→ Challenge:
Reproduce the material that follows, please, but only from its first line to the line containing "const RUN = 0.15;", inclusive.

→ Records shown:
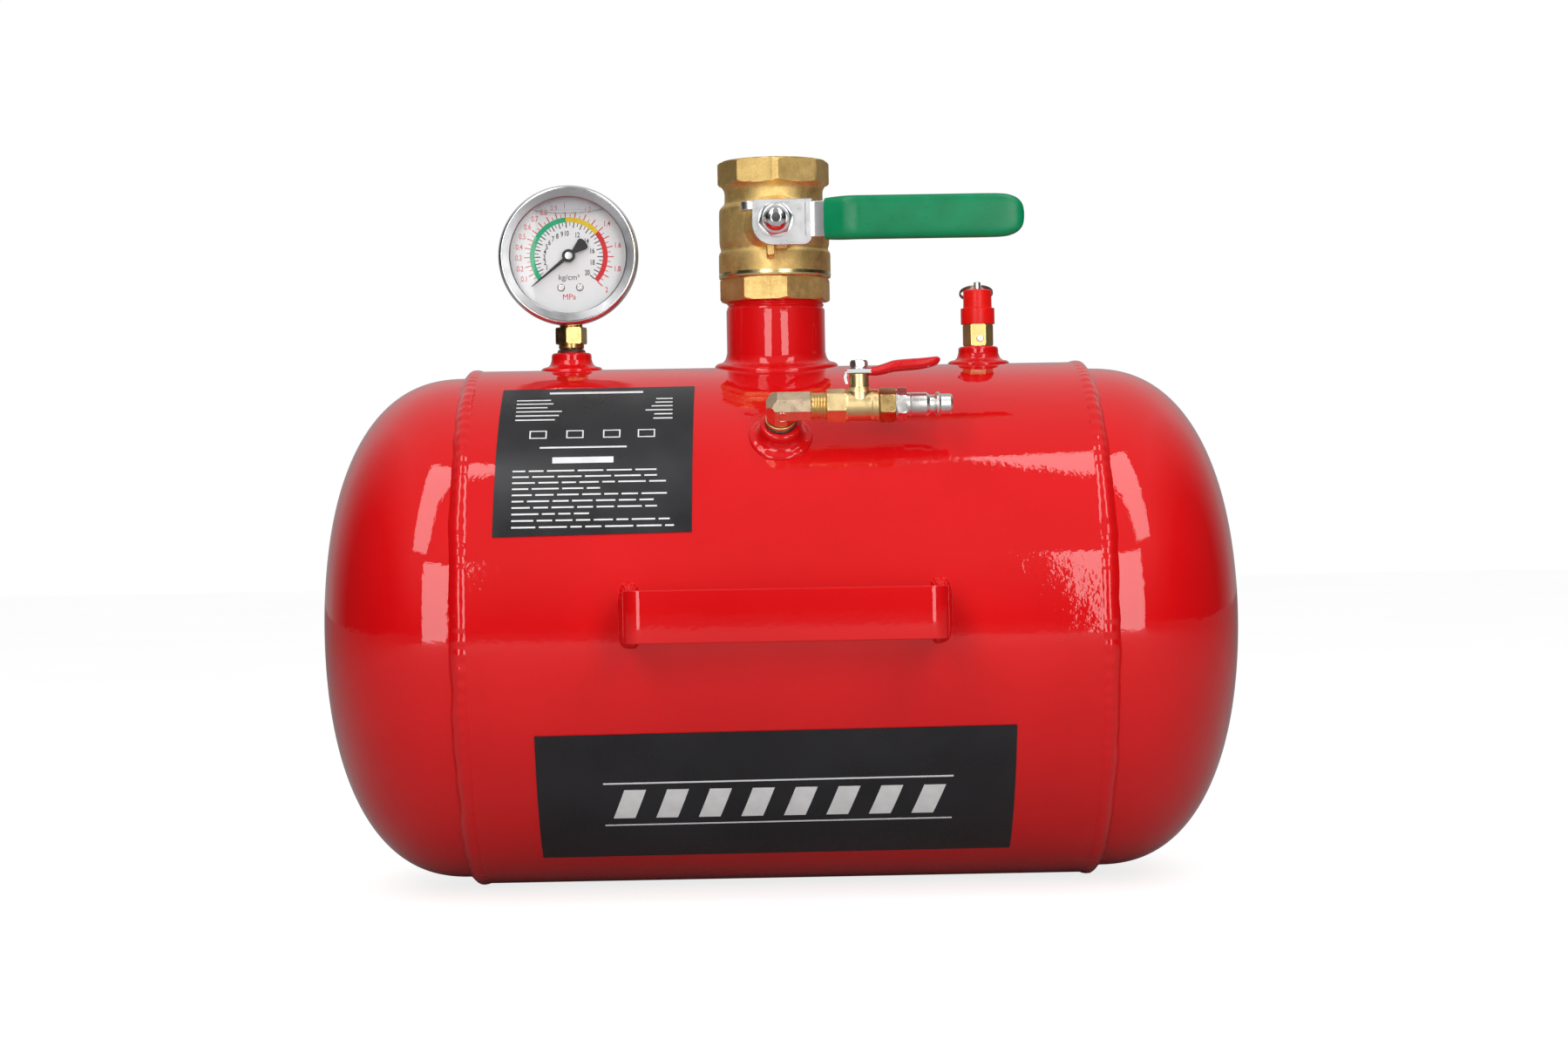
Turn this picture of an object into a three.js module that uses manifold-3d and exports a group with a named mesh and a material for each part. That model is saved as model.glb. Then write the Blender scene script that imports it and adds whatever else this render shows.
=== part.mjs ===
// A 20 litre horizontal air tank that seats tyre beads with one blast of air.
// A large brass ball valve on a neck lets the air out, a small ball valve with a plug coupler lets it in,
// and a pressure gauge and a pull-ring safety valve stand on bosses at either side of the neck.
// Units are millimetres, +Z is up, and the front of the tank, with its handle, faces -Y.
import * as THREE from "three";
import { mergeVertices } from "three/addons/utils/BufferGeometryUtils.js";
import Module from "manifold-3d";

const wasm = await Module();
wasm.setup();

// ---------------------------------------------------------------- driving dimensions
const GAP = 0.3; // clearance between pieces that touch, or that are welded or screwed together
const RUN = 0.15; // radial clearance of a turning or sliding pin

// The pressure vessel. Its axis lies along X, and every other height is measured from that axis.
const SHELL_R = 125;
const WALL = 3;
const SHELL_HALF = 146;
const HEAD_R = SHELL_R - WALL - GAP;
const HEAD_INNER_END = 134;
const HEAD_BEND = 152;
const TANK_HALF = 220.35;
const HEAD_POWER = 2.4;
const HEAD_STEPS = 5;
const BEAD_R = 126;
const BEAD_START = 142.6;
const TANK_SIDES = 36;
const WIDE_SIDES = 24; // facets of the round pieces over about 40 mm across
const SMALL_SIDES = 16;

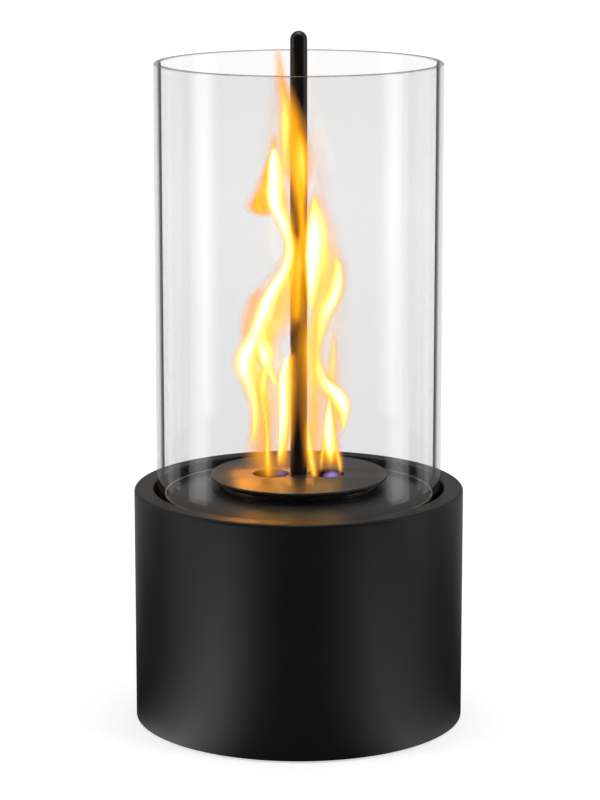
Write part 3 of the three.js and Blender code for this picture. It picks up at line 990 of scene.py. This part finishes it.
# %% Skins of the wisps
# For each kind of wisp: how many skins, how far the outermost one reaches to the bright side and
# to the other side and the innermost one to both, the glow of the outermost and the innermost,
# and their veils. The reaches are in half widths. Glow is how hot the gas is, from 0 for the
# blue foot to 1 for white, and veil is how much of what lies behind one skin covers.
SKINS = {
    "veil": (13, (1.28, 1.28, 0.18), (0.17, 0.50), (0.022, 0.12)),
    "dense": (13, (1.28, 1.28, 0.18), (0.17, 0.50), (0.035, 0.20)),
    "ribbon": (14, (2.4, 4.2, 0.25), (0.32, 1.0), (0.025, 0.38)),
    "haze": (10, (1.6, 1.6, 0.15), (0.15, 0.22), (0.008, 0.022)),
    "foot": (8, (1.3, 1.3, 0.25), (0.0, 0.0), (0.04, 0.16)),
}
# The ribbons lie in front of the veils by so many millimetres, all of it from FORWARD_RISE
# above the height where that starts.
RIBBON_FORWARD = 5.0
FORWARD_FROM = 119.0
FORWARD_RISE = 25.0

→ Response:
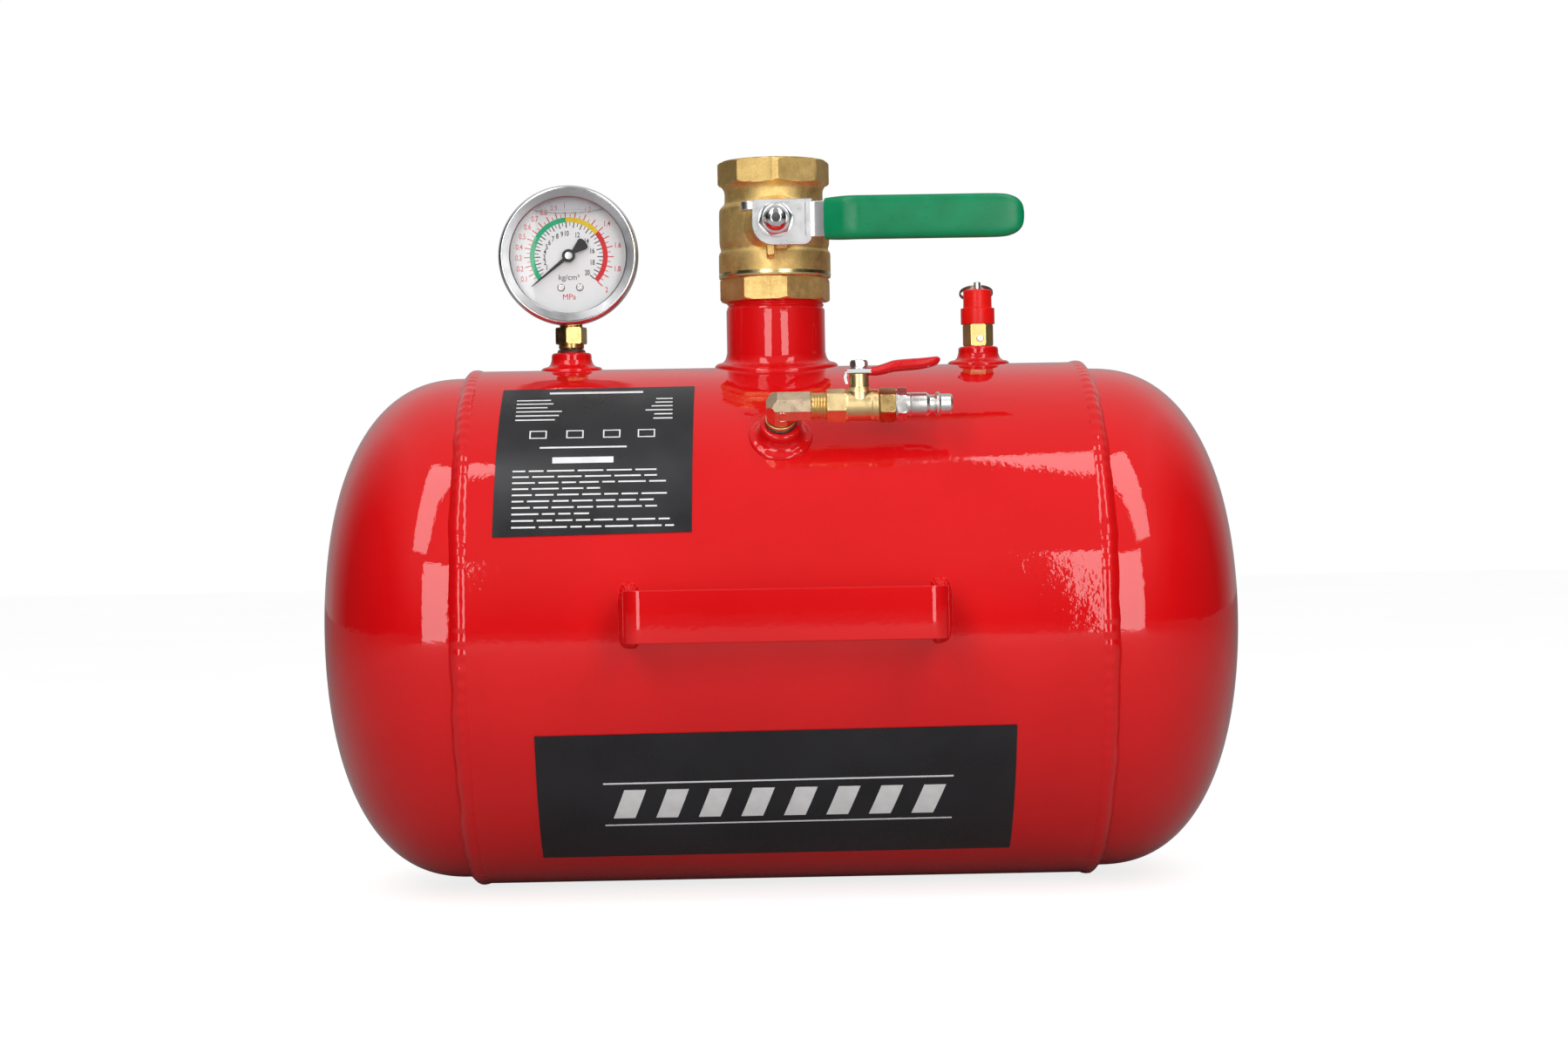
Turn this picture of an object into a three.js module that uses manifold-3d and exports a group with a named mesh and a material for each part. That model is saved as model.glb. Then write the Blender scene script that imports it and adds whatever else this render shows.
=== part.mjs ===
// A 20 litre horizontal air tank that seats tyre beads with one blast of air.
// A large brass ball valve on a neck lets the air out, a small ball valve with a plug coupler lets it in,
// and a pressure gauge and a pull-ring safety valve stand on bosses at either side of the neck.
// Units are millimetres, +Z is up, and the front of the tank, with its handle, faces -Y.
import * as THREE from "three";
import { mergeVertices } from "three/addons/utils/BufferGeometryUtils.js";
import Module from "manifold-3d";

const wasm = await Module();
wasm.setup();

// ---------------------------------------------------------------- driving dimensions
const GAP = 0.3; // clearance between pieces that touch, or that are welded or screwed together
const RUN = 0.15; // radial clearance of a turning or sliding pin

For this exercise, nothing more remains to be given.